I wish I could feel like I was managing to deal with things in my life but I feel so stupid and pathetic …just feel like I have no control over anything :-(
I guess I will come out of this stronger and, with a bit of luck, better able to deal with things …
crudereflection is here for now
Well this goal is not working out for me so good. Lots of stress on me and hubby so were both at it. I drink less then him but not less for me. Ive had more days on then off, today is off for me but then the weekend comes around and people come over whatever. If I can even go four days I would feel better. Grrrr its just so hard. At night when the kids are down its what we do to relax and chill.
I am back to trying again … have had a very bad week, very stressful and that makes it much harder for me to resist. I keep telling myself that I can do this, I just need to stop panicking and be strong …
crudereflection is here for now
Day two and almost over. Im going to see if I can hold out for the weekend. My hubby called me from band practic and put one of my friends on the phone. So they are all over there havin a few beers so it kinda made me feen a bit but its all good. I know hes going to come home all buzzed and chatty, lol. Hes gonna make me want to drink damn it, I’ll just pass out before he gets home.
crudereflection is here for now
So Saturday night was a blast! Went up to crestline, music, bbq, drinks it was great. So yes I drank Saturday, Sunday and Monday. My weekend with my hubby, he gets sunday and mondays off. Did not get drunk or anything well did on Saturday but it was all good. It was a good weekend and now its back to no drinks for the week :) lets see how it goes.
crudereflection is here for now
Ok, so I got through the last two nights without drinking and thats pretty good.

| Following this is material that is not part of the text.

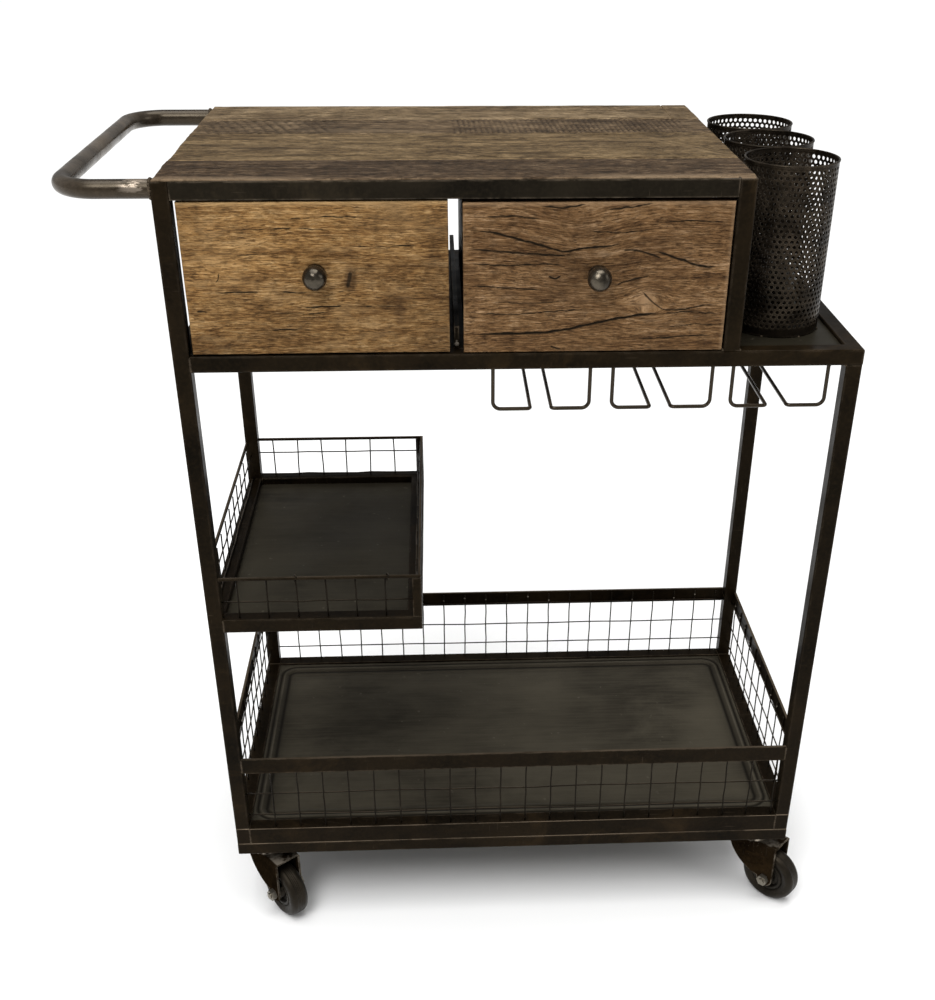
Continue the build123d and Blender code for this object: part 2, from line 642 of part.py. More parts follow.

Most of the time I’ll have at least one drink on the second day. Well tonight is the night of our lil get away. Yes I will be drinking and singing and hangin out with good friends. Im going to try not to get out of line, I really dont think I will. I just really want to cut back. Times like tonight are ok, its when it gose on through out the week I start to worrie. So, I’m going to enjoy myself tonight and not get crazy anyother time when its not called for. You know like when Im home doing nothing. Im gonna try to keep it social only when we go or weekend thing, and we dont go out much at all. Like once a month. lol See ya all later
crudereflection is here for now
So yesterday was my birthday and I got pretty buzzed with the hubby. Not like we went out or anything we do most of our drinking at home. Anywho I feel like shit today because I had to have those last two beers. Its so stupid when I think about it. Why do I do it? So Saturday were going to a friends house for the night. Lil get away and Im really looking forward to it. Now my goal is not only not to drink before then but not to over do it that night. I know it will be hard because no kids, friends, jammin, hell out of my house sometimes I get carried away. Well not this weekend I want to be able to enjoy the next day without a hangover. Eat good food, walk to the lake shop whatever just not hungover or trying to drink the hangover away. We will see how it goes.